The Legislature’s Clerk, Katrina McCloy, concurred.  She said the Secretary of State demands she notify his office of the designation by year’s end.

Legislator Lane, a reluctant yes: “We have to have a paper, like it or not.”

Two years ago when it tackled newspaper affirmation, the Tompkins County Legislature coupled its designation with unanimous endorsement of a then-proposed state resolution that would have broadened publication options to include certain online outlets under tightly-defined rules.

“These bills would permit this body to publish notices with other local newspapers with an online presence, increasing access to public information and supporting more local journalism,” the locally-passed legislative endorsement stated.

Yet even on the night the local legislature passed its 2023 recommendation, the sponsoring committee’s chair conceded defeat.   According to the meeting’s minutes, Assemblymember Anna Kelles had advised the committee chair that “the resolution was determined to be not moving forward.”   Later reporting would suggest that intense pressure from the print industry had spiked the reform initiative.

A January 2024 recommendation by the Enfield Town Board had urged similar reform. The online option “would likely save the Town considerable resources and provide the Town Clerk added flexibility in scheduling those notices’ publication,” the Enfield recommendation had stated.

In the nearly two years since then, Albany leaders have done nothing further to anyone’s knowledge.

So to remain legal, expect the Tompkins County Legislature at its next meeting in December to resurrect the issue, re-designate The Journal, but also accompany its action with an emphatic pleading Greg Mezey plans to write.

We need to “send a very strong letter to our state representatives and demand action on their part because it’s unacceptable,” Mezey stated in deriding the status quo.

Among other business, a final 2026 Tompkins County Budget emerged from the November 18 meeting. The Legislature adopted it unanimously, the first time that’s happened in years.

Most often, the final budget vote warrants only a footnote, since legislators have already performed most of their heavy lifting during a long string of budget meetings that begin shortly after Labor Day.

Yet last Tuesday’s final tinkering proved more extensive than usual.  Adjustments consumed more than an hour of debate and a series of votes.  And while the changes ticked up the tax levy a bit, they still contained that levy within the calculated 3.59 percent New York State-recommended tax cap.
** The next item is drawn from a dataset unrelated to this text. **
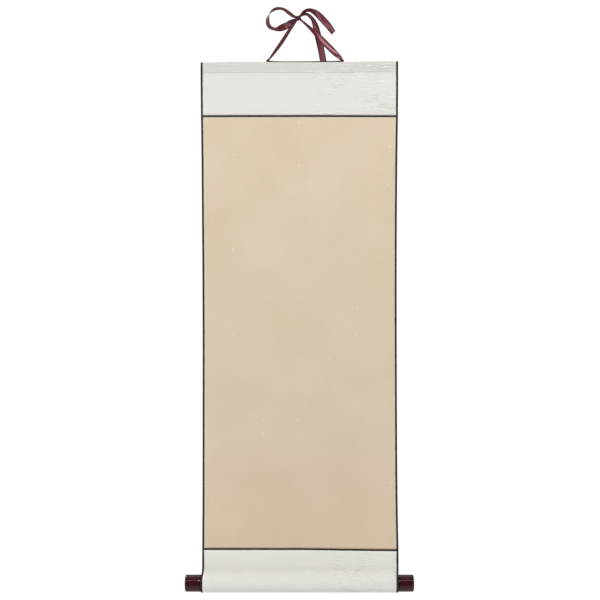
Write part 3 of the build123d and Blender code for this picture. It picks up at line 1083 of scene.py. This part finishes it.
# %% Hang the lamps
def soft_lamp(name, place, aim, size, power):
    lamp = bpy.data.lights.new(name, "AREA")
    lamp.shape = "RECTANGLE"
    lamp.size, lamp.size_y = size
    lamp.energy = power
    holder = put_in_scene(name, lamp)
    holder.location = place
    holder.rotation_mode = "QUATERNION"
    holder.rotation_quaternion = (Vector(place) - Vector(aim)).to_track_quat("Z", "Y")


SCROLL_MIDDLE = (0, -0.1, AIM_Z)
ROLLER = (0, 0, ROLLER_Z * MM)
WALL_AIM = (0, -0.6, -0.45)
# Name, place, what it aims at, width and height in metres, and power in watts.
for lamp_row in (
    ("left_wall", (-1.6, -0.6, -0.45), WALL_AIM, (1.9, 2.4), 25),
    ("right_wall", (1.6, -0.6, -0.45), WALL_AIM, (1.9, 2.4), 20),
    ("key_softbox", (0.95, -1.2, 0.85), SCROLL_MIDDLE, (0.7, 0.7), 14.5),
    ("fill_softbox", (-1.05, -1.2, 0.7), SCROLL_MIDDLE, (0.6, 0.6), 8.5),
    ("top_strip", (0, -1.25, 0.78), ROLLER, (0.9, 0.08), 1.9),
    ("overhead", (0, -0.1, 1.3), (0, 0, 0), (0.9, 1.0), 1.3),
    ("back_softbox", (-1.2, 1.3, 1.6), SCROLL_MIDDLE, (0.9, 0.9), 37),
    ("back_strip", (0, 1.1, 0.75), ROLLER, (0.9, 0.45), 3.2),
):
    soft_lamp(*lamp_row)
print("lamps", len(bpy.data.lights))

# %% [markdown]
# ## White background and floor
# The background is pure white to the camera but dim as a source of light, so the picture's ground
# is clean while the lacquer still has something dark to mirror. The floor is a pale painted sweep.
# A real one curves up to a white wall; here it fades to the same white away from the scroll, which
# leaves no horizon from any side.

# %% Paint background and floor
WHITE = 1.05  # a little over one, so it stays white in the picture
WORLD_LIGHT = 0.12
# The floor's sizes are in metres.
FLOOR_Z = -1.65
FLOOR_REACH = 6.0
FLOOR_FADE = (0.5, 1.9)

world = bpy.data.worlds.new("white_studio")
bpy.context.scene.world = world
world.use_nodes = True
world.node_tree.nodes.clear()
add = partial(add_node, world.node_tree)
seen = add("LightPath").outputs["Is Camera Ray"]
strength = add("MapRange", {"Value": seen, "To Min": WORLD_LIGHT, "To Max": WHITE})
white = add("Background", {"Color": (1, 1, 1, 1), "Strength": strength})
add("OutputWorld", {"Surface": white})


def studio_floor(add):
    place = add("TexCoord").outputs["Object"]
    away = add("VectorMath", {0: place}, operation="LENGTH")
    fades = add(
        "MapRange", {"Value": away, "From Min": FLOOR_FADE[0], "From Max": FLOOR_FADE[1]},
        interpolation_type="SMOOTHSTEP",
    )
    seen = add("LightPath").outputs["Is Camera Ray"]
    share = add("Math", {0: fades, 1: seen}, operation="MULTIPLY")
    paint = add(
        "BsdfPrincipled",
        {"Base Color": "#e4e3e0", "Roughness": 0.8, "Specular IOR Level": 0.2},
    )
    white = add("Emission", {"Strength": WHITE})
    return add("MixShader", {0: share, 1: paint, 2: white})


floor_mesh = bpy.data.meshes.new("floor")
corners = [(x * FLOOR_REACH, y * FLOOR_REACH, 0) for x, y in ((-1, -1), (1, -1), (1, 1), (-1, 1))]
floor_mesh.from_pydata(corners, [], [(0, 1, 2, 3)])
floor_mesh.materials.append(make_material("painted_studio_floor", studio_floor))
floor = put_in_scene("floor", floor_mesh)
floor.location.z = FLOOR_Z
bpy.context.scene.view_settings.view_transform = "Standard"
print("floor at", FLOOR_Z, "m, world nodes", len(world.node_tree.nodes))

# %% Finish
bpy.context.view_layer.update()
“I’m not a big fan of this budget,” Lansing’s Mike Sigler conceded, because “the taxes go up,” he said. But “this to me is a bit of reckoning for us,” he added, “because assessments for a long time have floated us as a county, and it seems  that this year that has not happened, and I don’t expect that will happen going forward.”
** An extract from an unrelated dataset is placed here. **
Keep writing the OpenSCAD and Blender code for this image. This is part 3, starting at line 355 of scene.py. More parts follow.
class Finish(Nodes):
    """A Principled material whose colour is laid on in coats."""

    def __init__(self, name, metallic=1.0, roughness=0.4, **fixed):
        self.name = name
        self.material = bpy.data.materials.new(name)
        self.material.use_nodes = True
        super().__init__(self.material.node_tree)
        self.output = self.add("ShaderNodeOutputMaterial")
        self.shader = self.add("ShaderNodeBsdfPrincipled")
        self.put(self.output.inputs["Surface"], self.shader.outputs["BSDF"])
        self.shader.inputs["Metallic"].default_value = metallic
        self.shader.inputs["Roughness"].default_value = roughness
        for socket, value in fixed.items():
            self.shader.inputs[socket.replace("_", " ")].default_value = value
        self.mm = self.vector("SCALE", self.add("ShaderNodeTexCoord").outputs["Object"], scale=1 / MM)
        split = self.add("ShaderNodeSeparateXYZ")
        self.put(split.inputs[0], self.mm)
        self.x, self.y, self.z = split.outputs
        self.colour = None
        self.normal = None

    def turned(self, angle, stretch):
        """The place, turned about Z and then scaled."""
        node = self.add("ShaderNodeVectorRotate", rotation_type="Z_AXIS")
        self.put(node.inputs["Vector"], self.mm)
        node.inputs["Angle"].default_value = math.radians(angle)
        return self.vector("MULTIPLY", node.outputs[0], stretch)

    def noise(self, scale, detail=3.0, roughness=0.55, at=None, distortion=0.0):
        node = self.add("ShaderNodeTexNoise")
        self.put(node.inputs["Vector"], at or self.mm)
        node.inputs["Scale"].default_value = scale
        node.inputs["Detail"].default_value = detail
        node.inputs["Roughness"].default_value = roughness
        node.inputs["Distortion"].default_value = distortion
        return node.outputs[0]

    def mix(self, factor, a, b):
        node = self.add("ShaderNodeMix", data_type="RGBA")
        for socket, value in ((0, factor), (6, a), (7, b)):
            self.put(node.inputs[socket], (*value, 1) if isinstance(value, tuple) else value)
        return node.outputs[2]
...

Lansing’s Sigler: This budget, for me, “is a bit of reckoning.”

“Things cost more, and that’s the reality,” Greg Mezey acknowledged.  In some years, Mezey votes against the budget.  This year he supported it.

“I believe that this budget balances the most urgent needs of our residents and sustains the vital services whether it’s above or below the tax cap, and as it is I will support it,” Groton’s Lee Shurtleff stated.
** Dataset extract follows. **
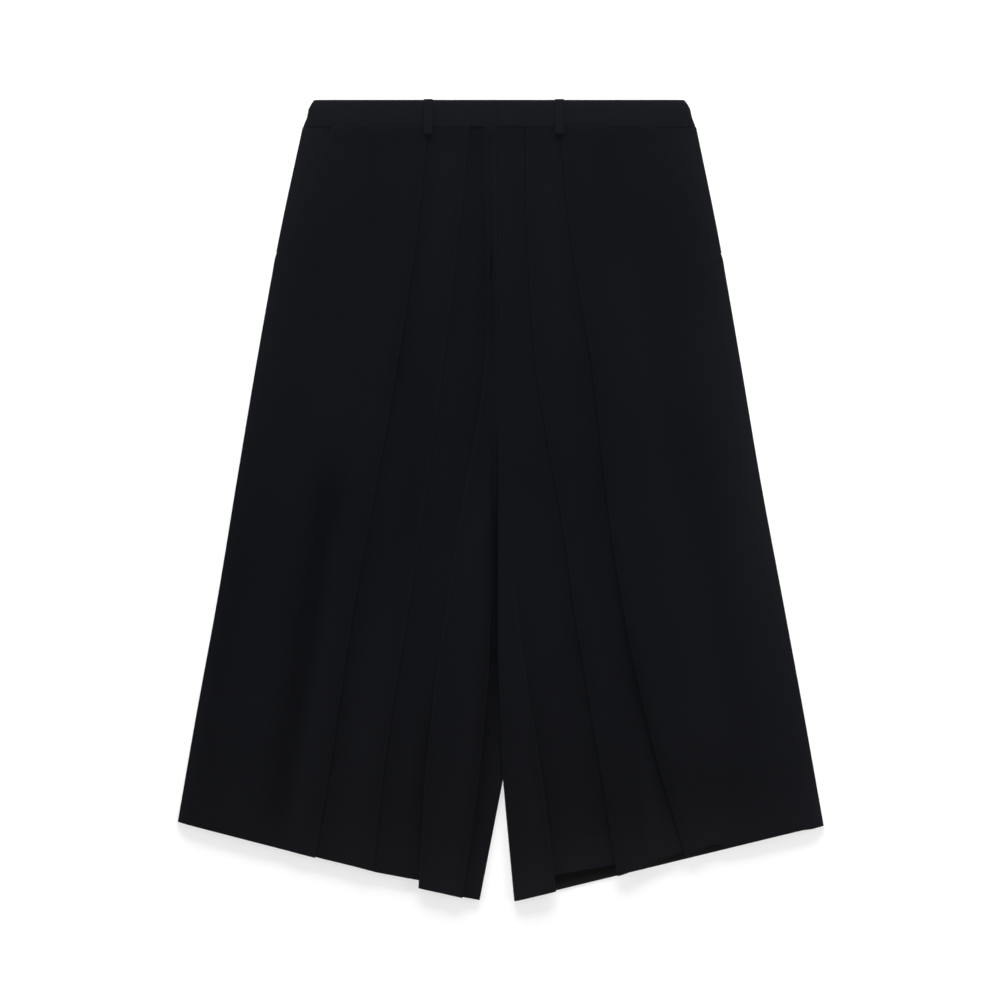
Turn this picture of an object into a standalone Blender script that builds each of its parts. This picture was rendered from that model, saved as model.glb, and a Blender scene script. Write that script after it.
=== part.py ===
"""Cropped hakama-style trousers lying flat on their back, front side up.

+Z is up out of the cloth, +Y runs from hem to waist and +X is the wearer's left. The origin is
under the middle of the garment, on the surface that it lies on. Lengths are in millimetres until
a mesh is made.

Each leg is described by its distance from the garment's middle line, called w, measured outwards,
at seven stations from the waistband's lower edge to the hem. A section of a leg's front is the path
of the cloth from the side seam to the inner leg, through every knife pleat on its way.
"""

import math
from collections import namedtuple

import bmesh
import bpy
from mathutils import Vector

MM = 0.001

# ------------------------------------------------------------------ driving sizes, millimetres
CLOTH = 1.2                 # wall of the legs
BAND_CLOTH = 2.0            # doubled wall of the waistband
GAP = 0.3                   # left between pieces that lie side by side
BAND_GAP = 0.6              # left between the waistband and the legs
SLANT_ROOM = 0.25           # added where an edge runs at a slant
CENTRE_GAP = 0.4            # between the two fronts, and between the two backs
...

In their final-meeting juggling of budget numbers, legislators cut to $280,000 an earlier-planned half-Million dollar subsidy to Tompkins Consolidated Area Transit (TCAT).  The reduction followed Cornell University’s late decision to fund an equal $280,000 TCAT subsidy compared to the meager $31,000 Cornell had first proposed.

But for Tompkins County, those budget savings became short-lived.  In a series of votes, legislators allocated $191,550 to support a trio of programs.  One of the appropriations directs $58,590 into OAR (Opportunities, Alternatives, and Resources), an agency assisting the formerly incarcerated.  OAR beneficiaries’ passionate appeals dominated a September 30 County Budget Forum.  Another last-minute appropriation will support a program to provide mammograms to low income Ithaca residents.

And in a final move that pushed up the levy to match the tax cap, lawmakers funneled another $150,000 into their contingent fund.  The levy increase as the meeting started was 3.37 percent.  By meeting’s end, the levy was up nearly 3.6 percent.

Left for another day—if it ever survives that long—is a controversial initiative to raise Tompkins County’s Hotel Room Occupancy Tax from five to six percent.  The idea would require state legislative approval next year.  The hotel tax request had drawn divided votes in two local legislative committees, having failed in one of them.  And after heated debate Tuesday, the full Legislature sent the idea back to committee where it could very likely die.

“Our visitor data is showing that our visitation is down,” Peggy Coleman, President of the Tompkins County Chamber of Commerce, cautioned legislators at the meeting’s start.  International visitation year-to-year is down by 52 percent.  The Canadian portion of that metric is down  a full 72 percent.

“From a leisure travel perspective, this is really not a good time to increase taxes to create more expense to folks as they’re trying to manage the expenses of everything else in their lives,” Coleman warned.

The Chamber’s Peggy Coleman: Local visitation is way down. A boost in the Hotel Tax won’t help.

But some on the Legislature, including Lansing’s Mike Sigler, Dryden’s Mike Lane, and Newfield-Enfield’s Randy Brown, would target the projected $800,000 in newfound revenue from the one percent increase to shore up revenues at the Ithaca-Tompkins Airport.  The local airport struggled—and failed—in this most recent budget cycle to win increased taxpayer subsidies that might hold enplanement fees down and entice new airlines to establish routes here.

“We have very few opportunities to increase revenues,” Brown said.  “And I think this is something that would help regular taxpayers here.”

“This is our version of Saturday parking,” Greg Mezey countered, the Dryden lawmaker taking a snarky swipe at the City of Ithaca’s recent moves of desperation to fill a seven-figure budget gap.  “Let’s throw something at the wall, and maybe we’ll figure it out later,” Mezey sarcastically told colleagues.

“I absolutely do not support this,” Mezey continued, blasting the hotel tax proposal.  “We have absolutely no plan for this money; absolutely no plan for this money!  Why would we levy a tax with no plan?” Mezey stridently asked.

True, for our county merely to request permission from the state would not necessarily compel the tax’s later imposition, lawmakers were advised.  Yet some would prefer Tompkins County ditch the idea here and now.

“Regardless of what the reasons are for the decline in our tourism, there is a principle that when you’re in a hole, you don’t keep digging,” Deborah Dawson advised.  “And to make it more expensive to come here when people aren’t coming here,” Dawson said, “is the equivalent to me of digging.”

The hotel room tax measure went back to committee by a nine-to-five vote.  Whether it will ever exit that committee and return to the legislative floor, only time will tell.